Fiber Optic Cabinets, Cables, Pedestals and Terminals

Drum Picture

When you have a warehouse to run, “efficiency” is word one. How to get the customers’ product requests fulfilled in as fast, safe and effective manner as possible is the first priority.

Tom and Len live and breathe this daily. Tom is the warehouse/inventory manager, and has been here for 32 years. In fact, right out of high school, he started with one of the companies that was acquired to create the original nucleus of Clearfield.

Len came to Clearfield less than two years ago as the manager of manufacturing operations. Before that, he worked in the medical device field. Tom and Len have very different backgrounds. But both have a burning desire to meet and exceed customers’ expectations.

Things can get “very hyperactive” when you’re overseeing all shipping, receiving, inventory and warehouse activities for a multi-national company like Clearfield. “So,” Tom says, “we meet every day to discuss the previous day’s performance, as well as discuss upcoming work load and challenges. We take great pride in on-time delivery.”

Len calls it putting your game face on every day. “We have to be ready to move mountains if necessary.  It’s never: ‘Whew, we won’t have to do that for another week.’ It’s more like: ‘We achieved this yesterday; ok, let’s do it even better tomorrow.’”  He says there’s never a boring day at Clearfield. “You never come in and sit back and just let things happen. There’s always an opportunity to make a process better; to drive some efficiencies. Ops-wise, there’s not a stifling hierarchy here preventing the improvement of processes. “Quicker. Faster. Better. That’s our mantra. Our drumbeat.”

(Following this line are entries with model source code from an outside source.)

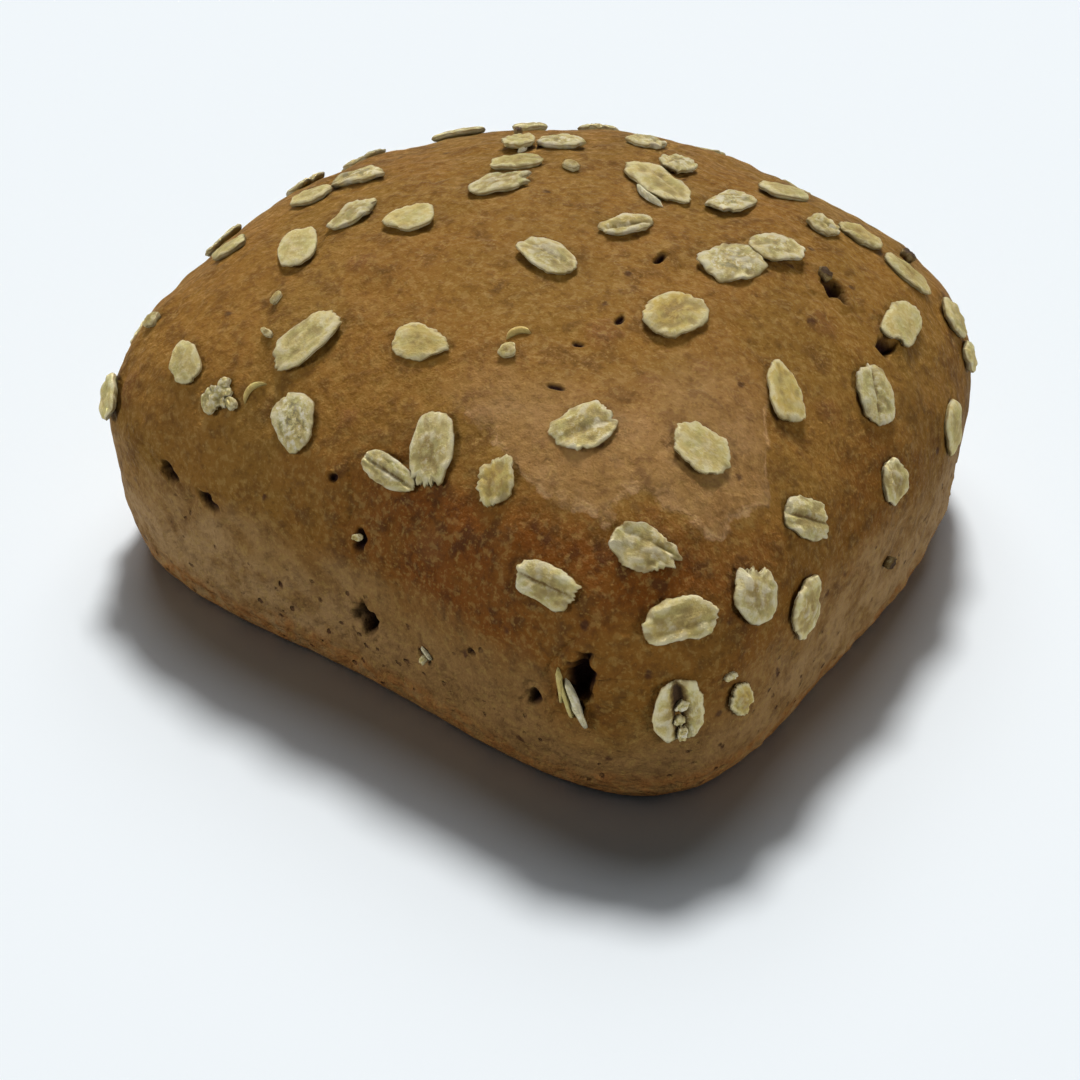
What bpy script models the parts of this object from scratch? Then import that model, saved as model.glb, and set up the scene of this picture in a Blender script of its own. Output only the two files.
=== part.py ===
"""A wholegrain bread roll: one soft-cornered, domed piece with rolled oat flakes baked onto its crust.

Metres, +Z up, origin at the middle of the flat base. A place on the crust is given by its bearing, in
degrees round the roll from +X towards +Y, and by its rise, in degrees up from the waist: 90 is the top of
the dome, 0 the widest part, and FOOT_RISE the line where the wall has turned under onto the base.
"""

import math
import random

import bmesh
import bpy
from mathutils import Vector, noise
from mathutils.bvhtree import BVHTree

MM = 0.001

# The roll
HALF_LENGTH = 46.0 * MM
HALF_WIDTH = 45.5 * MM
HEIGHT = 46.0 * MM
WAIST_HEIGHT = 19.0 * MM
FOOT_RISE = -40.0
FOOT_SHARE = 0.885
DOME_POWER = 2.1
UNDERSIDE_POWER = 2.4
CORNER_POWER = 4.7
CORNER_HOLD = 1.6
CORNER_FADE = 0.9
SIDE_TAPER_X = -0.066
SIDE_TAPER_Y = 0.088
TOP_SHIFT = 0.5 * MM

# Waves round the outline: how many, their share of the radius, the bearing phase in degrees
OUTLINE_WAVES = ((2, 0.032, -14.0), (3, 0.023, -109.0), (4, 0.032, 22.0), (5, 0.020, 105.0))

# Lumps of the crust: how wide and how high
CRUST_LUMPS = ((24.0 * MM, 0.45 * MM), (9.0 * MM, 0.35 * MM))
LUMP_FADE_HEIGHT = 5.0 * MM
CELLS_PER_SIDE = 20

# Flakes of oat: how far they stand out of the crust and reach into it
FLAKE_SIDES = 8
FLAKE_PROUD = 0.85 * MM
FLAKE_SUNK = 0.9 * MM
FLAKE_CROWN = 0.25 * MM
FLAKE_UNEVEN = 0.07

# Each flake on the shown side: bearing, rise, turn of its long axis from level, length and width in mm
SHOWN_FLAKES = (
    # left wall and shoulder
    (232.0, 28.0, -20.0, 6.4, 4.2), (254.0, 28.0, -52.0, 7.2, 5.8), (245.0, 44.0, 75.0, 9.0, 4.9),
    (216.0, 53.0, -3.0, 8.4, 5.0), (206.5, 61.0, -41.0, 7.0, 4.0), (205.0, 38.5, -57.0, 5.0, 3.8),
    (189.5, 49.5, -66.0, 5.6, 4.4), (180.0, 55.0, -69.0, 7.0, 4.6), (223.0, 8.0, -35.0, 6.0, 4.6),
    (241.0, 26.5, -20.0, 4.4, 3.4),
    # top of the dome
    (173.0, 80.5, -21.0, 8.0, 4.8), (144.0, 74.0, 5.0, 6.4, 4.2), (121.0, 65.5, -7.0, 6.4, 4.8),
    (135.0, 65.0, 34.0, 4.8, 3.6), (217.0, 69.5, 6.0, 6.4, 5.6), (294.5, 77.0, -26.0, 8.2, 4.8),
    (2.5, 80.0, -34.0, 7.0, 3.8), (64.0, 72.0, 3.0, 11.0, 5.2), (94.0, 60.0, -8.0, 5.4, 4.6),
    (75.0, 65.0, 11.0, 4.8, 4.6), (267.0, 52.0, 10.0, 7.2, 4.8), (335.0, 62.0, 4.0, 8.4, 6.4),
    # right shoulder
    (44.0, 63.5, -66.0, 8.4, 4.4), (56.0, 50.0, 76.0, 6.8, 4.8), (39.0, 49.5, 57.0, 4.6, 4.0),
    (40.0, 42.0, 82.0, 6.0, 4.4), (7.0, 63.5, -34.0, 9.4, 6.2), (21.5, 57.5, -51.0, 6.6, 5.6),
    (33.5, 34.0, 70.0, 7.4, 4.6), (18.5, 33.0, -45.0, 8.6, 5.4), (2.0, 29.0, 51.0, 7.6, 6.2),
    (345.0, 41.5, 47.0, 8.8, 4.4), (324.0, 41.0, -67.0, 7.2, 6.2),
    # right wall
    (32.5, 19.0, 33.0, 5.4, 4.8), (30.0, 9.5, -68.0, 4.0, 3.8), (16.5, 5.5, 88.0, 7.0, 4.8),
    (357.0, 11.5, 84.0, 5.4, 5.0), (337.0, 20.5, -40.0, 7.2, 4.8), (325.0, 15.0, 69.0, 6.8, 6.0),
    (333.5, 3.0, -87.0, 7.0, 6.4),
    # front corner
    (280.0, 34.0, -64.0, 9.8, 5.4), (273.5, 26.5, -6.0, 8.0, 3.6), (292.0, 34.0, -66.0, 5.8, 4.5),
    (306.0, 47.0, 32.0, 7.6, 6.0), (312.5, 28.0, -29.0, 8.6, 5.4), (300.0, 19.0, -6.0, 8.0, 4.4),
    (315.0, 15.5, 8.0, 9.2, 4.8), (314.5, -2.0, -85.0, 9.0, 5.6), (322.5, -3.5, -64.0, 5.4, 3.4),
)

# The side turned away carries flakes as thickly, each clear of its neighbours
HIDDEN_SEED = 11
HIDDEN_FLAKES = 25
HIDDEN_BEARINGS = (45.0, 215.0)
HIDDEN_HORIZON = 46.0
HIDDEN_LOWEST = -6.0
HIDDEN_GAP = 9.5 * MM
HIDDEN_TRIES = 3000

# Burst bubbles in the wall: bearing, rise, width and depth in mm
PITS = ((271.5, -7.5, 3.8, 2.2), (304.0, 2.5, 2.4, 1.4), (238.0, 2.5, 2.6, 1.4), (18.0, 48.0, 2.6, 1.6),
        (12.0, 34.5, 2.6, 1.8))
PIT_SIDES = 7

CRUST_COLOUR = (0.20, 0.105, 0.036, 1.0)
CRUST_ROUGHNESS = 0.82


def crust_point(bearing, rise):
    """The smooth crust's point at a bearing and a rise, both in degrees."""
    around = math.radians(bearing)
    if rise >= 0:
        climb = math.sin(math.radians(rise)) ** (2 / DOME_POWER)
        share = max(math.cos(math.radians(rise)), 0.0) ** (2 / DOME_POWER)
        height = WAIST_HEIGHT + (HEIGHT - WAIST_HEIGHT) * climb
    else:
        climb = 0.0
        quarter = min(rise / FOOT_RISE, 1.0) * math.pi / 2
        share = FOOT_SHARE + (1 - FOOT_SHARE) * max(math.cos(quarter), 0.0) ** (2 / UNDERSIDE_POWER)
        height = WAIST_HEIGHT * (1 - math.sin(quarter) ** (2 / UNDERSIDE_POWER))
        if rise < FOOT_RISE:
            share *= (90 + rise) / (90 + FOOT_RISE)
    power = 2 + (CORNER_POWER - 2) * (1 - climb ** CORNER_HOLD) ** CORNER_FADE
    along, across = math.cos(around), math.sin(around)
    waves = sum(amount * math.cos(count * around - math.radians(phase)) for count, amount, phase in OUTLINE_WAVES)
    radius = (abs(along) ** power + abs(across) ** power) ** (-1 / power) * (1 + waves)
    x = HALF_LENGTH * share * radius * along
    y = HALF_WIDTH * share * radius * across
    x, y = x * (1 + SIDE_TAPER_X * y / HALF_WIDTH), y * (1 + SIDE_TAPER_Y * x / HALF_LENGTH)
    return Vector((x + TOP_SHIFT * climb ** 2, y, height))


def lump_height(point):
    """How far the crust's lumps lift it at a point; none on the base."""
    fade = min(max(point.z / LUMP_FADE_HEIGHT, 0.0), 1.0)
    return fade * sum(high * noise.noise(point / wide) for wide, high in CRUST_LUMPS)


def material(name, colour, roughness):
    made = bpy.data.materials.new(name)
    made.use_nodes = True
    shader = made.node_tree.nodes["Principled BSDF"]
    shader.inputs["Base Color"].default_value = colour
    shader.inputs["Roughness"].default_value = roughness
    return made


def add_object(name, shape, collection):
    mesh = bpy.data.meshes.new(name)
    bmesh.ops.triangulate(shape, faces=shape.faces[:])
    shape.normal_update()
    shape.to_mesh(mesh)
    shape.free()
    made = bpy.data.objects.new(name, mesh)
    collection.objects.link(made)
    return made


def crust_shape():
    """A cube cut into cells and drawn out to the crust, each cell's direction giving bearing and rise."""
    shape = bmesh.new()
    bmesh.ops.create_cube(shape, size=2.0)
    bmesh.ops.subdivide_edges(shape, edges=shape.edges[:], cuts=CELLS_PER_SIDE - 1, use_grid_fill=True)
    for vertex in shape.verts:
        direction = Vector([math.tan(part * math.pi / 4) for part in vertex.co]).normalized()
        bearing = math.degrees(math.atan2(direction.y, direction.x))
        rise = math.degrees(math.asin(max(-1.0, min(1.0, direction.z))))
        vertex.co = crust_point(bearing, rise)
    shape.normal_update()
    lifts = [vertex.normal * lump_height(vertex.co) for vertex in shape.verts]
    for vertex, lift in zip(shape.verts, lifts):
        vertex.co += lift
    return shape


def tangent_frame(tree, bearing, rise):
    """The crust's point at a place, with its level direction, its uphill direction and its normal."""
    point, normal, _, _ = tree.find_nearest(crust_point(bearing, rise))
    step = 0.5
    level = crust_point(bearing + step, rise) - crust_point(bearing - step, rise)
    level = (level - normal * level.dot(normal)).normalized()
    return point, level, normal.cross(level), normal


def flake_shape(tree, draw, bearing, rise, turn, length, width):
    """A thin, faintly crowned oat flake that follows the crust, half sunk into it."""
    centre, level, uphill, normal = tangent_frame(tree, bearing, rise)
    angle = math.radians(turn)
    lengthwise = level * math.cos(angle) + uphill * math.sin(angle)
    widthwise = normal.cross(lengthwise)
    shape = bmesh.new()
    upper, lower = [], []
    for side in range(FLAKE_SIDES):
        step = 2 * math.pi * (side + 0.5) / FLAKE_SIDES
        reach = 1 + FLAKE_UNEVEN * draw.uniform(-1, 1)
        offset = lengthwise * (length / 2 * math.cos(step)) + widthwise * (width / 2 * math.sin(step))
        spot, facing, _, _ = tree.find_nearest(centre + offset * reach)
        upper.append(shape.verts.new(spot + facing * FLAKE_PROUD))
        lower.append(shape.verts.new(spot - facing * FLAKE_SUNK))
    crown = shape.verts.new(centre + normal * (FLAKE_PROUD + FLAKE_CROWN))
    root = shape.verts.new(centre - normal * (FLAKE_SUNK + FLAKE_CROWN))
    for side in range(FLAKE_SIDES):
        after = (side + 1) % FLAKE_SIDES
        shape.faces.new((crown, upper[side], upper[after]))
        shape.faces.new((root, lower[after], lower[side]))
        shape.faces.new((lower[side], lower[after], upper[after], upper[side]))
    return shape


def pit_shape(tree, bearing, rise, width, depth):
    """A small cone, point inwards, that cuts one burst bubble."""
    centre, level, uphill, normal = tangent_frame(tree, bearing, rise)
    shape = bmesh.new()
    tip = shape.verts.new(centre - normal * depth)
    middle = shape.verts.new(centre + normal * depth)
    rim = []
    for side in range(PIT_SIDES):
        step = 2 * math.pi * side / PIT_SIDES
        offset = (level * math.cos(step) + uphill * math.sin(step)) * width
        rim.append(shape.verts.new(centre + offset + normal * depth))
    for side in range(PIT_SIDES):
        after = (side + 1) % PIT_SIDES
        shape.faces.new((middle, rim[side], rim[after]))
        shape.faces.new((tip, rim[after], rim[side]))
    return shape


def hidden_flakes(draw):
    """Places and sizes for the side turned away, each drawn clear of every flake so far."""
    taken = [crust_point(bearing, rise) for bearing, rise, *_ in SHOWN_FLAKES]
    chosen = []
    for _ in range(HIDDEN_TRIES):
        bearing = draw.uniform(*HIDDEN_BEARINGS)
        top = HIDDEN_HORIZON * math.sin(math.radians(bearing - 40))
        rise = draw.uniform(HIDDEN_LOWEST, HIDDEN_HORIZON)
        spot = crust_point(bearing, rise)
        if rise < top and all((spot - other).length > HIDDEN_GAP for other in taken):
            taken.append(spot)
            length = draw.uniform(5.4, 8.8)
            chosen.append((bearing, rise, draw.uniform(-90, 90), length, length * draw.uniform(0.55, 0.8)))
        if len(chosen) == HIDDEN_FLAKES:
            break
    return chosen


def join_or_cut(crust, operation, pieces):
    """Applies one Boolean of a whole collection to the crust and removes the collection's objects."""
    change = crust.modifiers.new(operation.lower(), "BOOLEAN")
    change.operation = operation
    change.operand_type = "COLLECTION"
    change.collection = pieces
    change.solver = "MANIFOLD"
    bpy.context.view_layer.update()
    evaluated = crust.evaluated_get(bpy.context.evaluated_depsgraph_get())
    result = bpy.data.meshes.new_from_object(evaluated)
    crust.modifiers.remove(change)
    crust.data = result
    for piece in list(pieces.objects):
        bpy.data.objects.remove(piece)
    bpy.data.collections.remove(pieces)


def working_collection(name):
    made = bpy.data.collections.new(name)
    bpy.context.scene.collection.children.link(made)
    return made


def main():
    for old in list(bpy.data.objects):
        bpy.data.objects.remove(old)

    crust = add_object("bread_roll", crust_shape(), bpy.context.scene.collection)
    shape = bmesh.new()
    shape.from_mesh(crust.data)
    tree = BVHTree.FromBMesh(shape)
    shape.free()

    draw = random.Random(HIDDEN_SEED)
    flakes = working_collection("flakes")
    for number, place in enumerate(SHOWN_FLAKES + tuple(hidden_flakes(draw))):
        bearing, rise, turn, length, width = place
        shape = flake_shape(tree, draw, bearing, rise, turn, length * MM, width * MM)
        add_object(f"flake_{number:02d}", shape, flakes)
    join_or_cut(crust, "UNION", flakes)

    pits = working_collection("pits")
    for number, (bearing, rise, width, depth) in enumerate(PITS):
        add_object(f"pit_{number}", pit_shape(tree, bearing, rise, width * MM, depth * MM), pits)
    join_or_cut(crust, "DIFFERENCE", pits)

    crust.data.name = "bread_roll"
    crust.data.materials.clear()
    crust.data.materials.append(material("baked_crust", CRUST_COLOUR, CRUST_ROUGHNESS))
    crust.data.shade_smooth()
    crust.data.set_sharp_from_angle(angle=math.radians(35))


main()
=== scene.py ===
"""The looks of a wholegrain bread roll with rolled oat flakes baked onto its crust.

Metres, +Z up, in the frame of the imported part. A place on the crust is given by its bearing, in degrees
round the roll from +X towards +Y, and by its rise, in degrees up from the waist: 90 is the top of the
dome, 0 the widest part, and FOOT_RISE the line where the wall has turned under onto the base.
"""

import math
import random

import bmesh
import bpy
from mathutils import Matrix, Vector, noise
from mathutils.bvhtree import BVHTree


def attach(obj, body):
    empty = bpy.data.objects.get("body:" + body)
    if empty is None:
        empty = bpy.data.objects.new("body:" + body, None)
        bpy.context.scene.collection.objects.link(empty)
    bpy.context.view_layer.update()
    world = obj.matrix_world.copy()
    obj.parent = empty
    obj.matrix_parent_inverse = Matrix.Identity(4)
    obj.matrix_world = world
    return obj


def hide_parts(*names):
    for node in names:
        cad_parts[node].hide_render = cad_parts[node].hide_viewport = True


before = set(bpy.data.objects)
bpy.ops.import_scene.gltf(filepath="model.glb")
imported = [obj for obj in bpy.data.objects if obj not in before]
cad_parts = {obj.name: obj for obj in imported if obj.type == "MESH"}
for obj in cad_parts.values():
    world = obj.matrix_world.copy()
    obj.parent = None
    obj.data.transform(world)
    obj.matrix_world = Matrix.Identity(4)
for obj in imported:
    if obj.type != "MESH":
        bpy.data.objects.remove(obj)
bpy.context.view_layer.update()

MM = 0.001

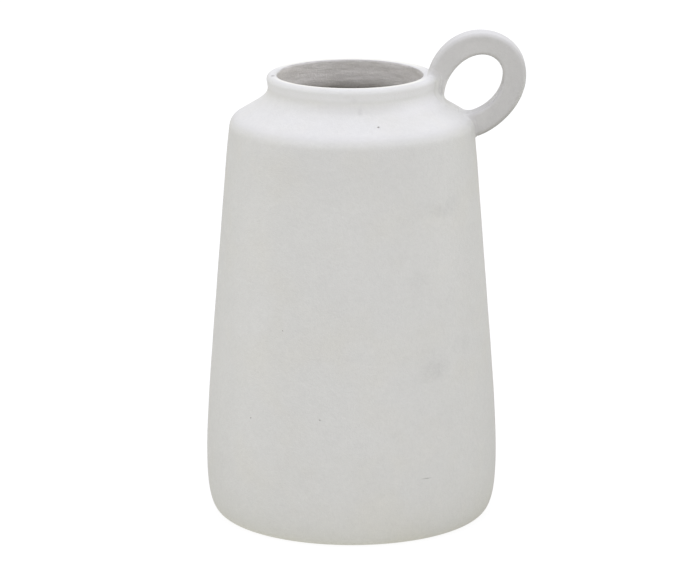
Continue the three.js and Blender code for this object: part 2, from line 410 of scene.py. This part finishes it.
outline_table = DistanceTable(oval(OUTLINE), *RING_WINDOW)
hole_table = DistanceTable(oval(HOLE), *RING_WINDOW)
vessel_polygon = np.vstack([outside_profile(), inside_profile()[1:]])
vessel_table = DistanceTable(vessel_polygon, *VESSEL_WINDOW)
filled_polygon = np.vstack([outside_profile(), [(0, crest[1]), (0, 0)]])
filled_table = DistanceTable(filled_polygon, *VESSEL_WINDOW)


def vessel_distance(p):
    return vessel_table(np.hypot(p[:, 0], p[:, 1]), p[:, 2])


def filled_vessel_distance(p):
    """As vessel_distance, with the hollow counted as clay."""
    return filled_table(np.hypot(p[:, 0], p[:, 1]), p[:, 2])


def whole_ring_distance(p):
    """The ring as a closed band, cut only where its upper end stops on the lip."""
    x, y, z = p.T
    outer = band_distance(outline_table(x, z), y, RING_EDGE)
    hole = band_distance(-hole_table(x, z), y, HOLE_EDGE)
    band = np.maximum(outer, hole)
    return -joined_smoothly(-band, x - RING_END, RING_END_ROUND)


def ring_distance(p):
    """The ring, cut off a little below the vessel's surface."""
    return np.maximum(whole_ring_distance(p), -(filled_vessel_distance(p) + RING_SINK))


def fillet_width(p, side):
    """How wide the fillet's blend is at each point."""
    off_hole = eased(hole_table(p[:, 0], p[:, 2]), *HOLE_FADE)
    to_face = eased(np.abs(p[:, 1]), *FACE_FADE)
    if side == WALL_SIDE:
        width = between(LOWER_FILLET, LOWER_FACE_FILLET, to_face)
        return between(width, LOWER_HOLE_FILLET, 1 - off_hole)
    width = between(HOLE_FILLET, ROOT_FILLET, off_hole)
    width = between(width, np.where(p[:, 1] < 0, FACE_FILLET, BACK_FILLET), to_face)
    off_mouth = eased(np.hypot(p[:, 0], p[:, 1]), *MOUTH_FADE)
    return between(MOUTH_FILLET, width, off_mouth)


def fillet_distance(p, side):
    """The slip between ring and vessel, on the neck's or the wall's side of the ring's middle."""
    ring = whole_ring_distance(p) + FILLET_DIP
    vessel = vessel_distance(p) + FILLET_DIP
    width = fillet_width(p, side)
    blend = joined_smoothly(ring, vessel, width)
    reach = np.abs(ring - vessel) - width + FILLET_SHORT
    skirt = -(np.minimum(ring, vessel) + FILLET_SKIRT)
    lean = math.atan2(SLOPE_RISE, SHOULDER_RADIUS - NECK_RADIUS)
    across = (p[:, 0] - OUTLINE["x"]) * math.cos(lean) - (p[:, 2] - OUTLINE["z"]) * math.sin(lean)
    return np.maximum.reduce([blend, reach, skirt, -side * across])


def settled(points, field):
    """The points moved onto the field's zero surface, in a few short steps down its slope."""
    probe = 0.04
    least_slope2 = 0.2
    longest_move = 0.3 * NET_STEP
    for _ in range(SETTLING_ROUNDS):
        value = field(points)
        rises = [field(points + d) - field(points - d) for d in np.eye(3) * probe]
        slope = np.stack(rises, -1) / (2 * probe)
        slope2 = np.maximum((slope ** 2).sum(1), least_slope2)
        move = -(value / slope2)[:, None] * slope
        length = np.linalg.norm(move, axis=1)[:, None]
        points = points + move * np.minimum(1, longest_move / np.maximum(length, NEVER_ZERO))
    return points


def net_of(field, low, high):
    """A closed mesh of the field's zero surface: one point in each grid cell that it passes through."""
    counts = [int(math.ceil((h - l) / NET_STEP)) + 1 for l, h in zip(low, high)]
    axes = [l + np.arange(n) * NET_STEP for l, n in zip(low, counts)]
    grid = np.stack(np.meshgrid(*axes, indexing="ij"), -1).reshape(-1, 3)
    batches = np.array_split(grid, NET_BATCHES)
    values = np.concatenate([field(batch) for batch in batches]).reshape(counts)
    inside = values < 0
    sums = np.zeros([n - 1 for n in counts] + [3])
    hits = np.zeros([n - 1 for n in counts])
    quads = []
    for axis in range(3):
        near = [slice(None)] * 3
        far = [slice(None)] * 3
        near[axis], far[axis] = slice(0, -1), slice(1, None)
        # Grid edges along this axis that the surface crosses, and the places where it does
        a, b = values[tuple(near)], values[tuple(far)]
        cells = np.argwhere((a < 0) != (b < 0))
        cells = cells[((cells > 0) | (np.arange(3) == axis)).all(1)]
        share = a[tuple(cells.T)] / (a[tuple(cells.T)] - b[tuple(cells.T)])
        place = np.array(low) + cells * NET_STEP
        place[:, axis] += share * NET_STEP
        # The four cells round each of these edges take its place into their mean and share a quad
        one, two = [d for d in range(3) if d != axis]
        around = []
        for back_one, back_two in ((0, 0), (1, 0), (1, 1), (0, 1)):
            cell = cells.copy()
            cell[:, one] -= back_one
            cell[:, two] -= back_two
            np.add.at(sums, tuple(cell.T), place)
            np.add.at(hits, tuple(cell.T), 1)
            around.append(np.ravel_multi_index(tuple(cell.T), hits.shape))
        quad = np.stack(around, -1)
        flip = inside[tuple(near)][tuple(cells.T)] != (axis == 1)
        quad[flip] = quad[flip][:, ::-1]
        quads.append(quad)
    quads = np.vstack(quads)
    used = np.flatnonzero(hits.ravel())
    number = np.full(hits.size, -1)
    number[used] = np.arange(len(used))
    points = sums.reshape(-1, 3)[used] / hits.ravel()[used][:, None]
    return settled(points, field), number[quads]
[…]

Tom recalled a customer in New Jersey who needed a Clearfield cabinet on a Friday for a important demonstration on Saturday. Despite a late Wednesday pick-up, Tom was assured that the cabinet would be delivered by end of business (5 pm) on Friday. When it had not arrived by Friday afternoon, however, he and his team went into overdrive. Knowing the particular importance of a timely delivery to this customer, Tom left no stone unturned, and, in the end the truck pulled up to the receiving dock at 4:55 pm. Unaware of all the 11th hour, behind-the-scenes efforts, the happy customer merely said, “Thanks, and have a nice weekend.” That’s the way it should be.

Len says Clearfield’s move to its new headquarters is the perfect illustration of this point. “We moved everything over the weekend, and we were up and shipping on Monday. We’re proud of the fact that clients wouldn’t have known we had moved if we hadn’t told them.”

Deliver is definitely the most prominent Clearfield core value for these men. But Collaborate is a close second. “No one man is an island. A lot of hands are involved from ordering to supplying,” Len says. “Like clockwork, there is a lot that has to happen for it to work well.”

Tom attributes Clearfield’s success to “continual product and quality improvements.  The willingness to take risks. Len says it’s the customer-centric focus. “We recognize that we are in the business to listen to our customers and provide products that make their lives better.  That’s why we exist.”

Both say they go home at the end of each day with a sense of accomplishment, knowing that they’ve solved that day’s problems and achieved their goals despite whatever road blocks popped up along the way.

Quicker. Faster. Better. The drumbeat goes on.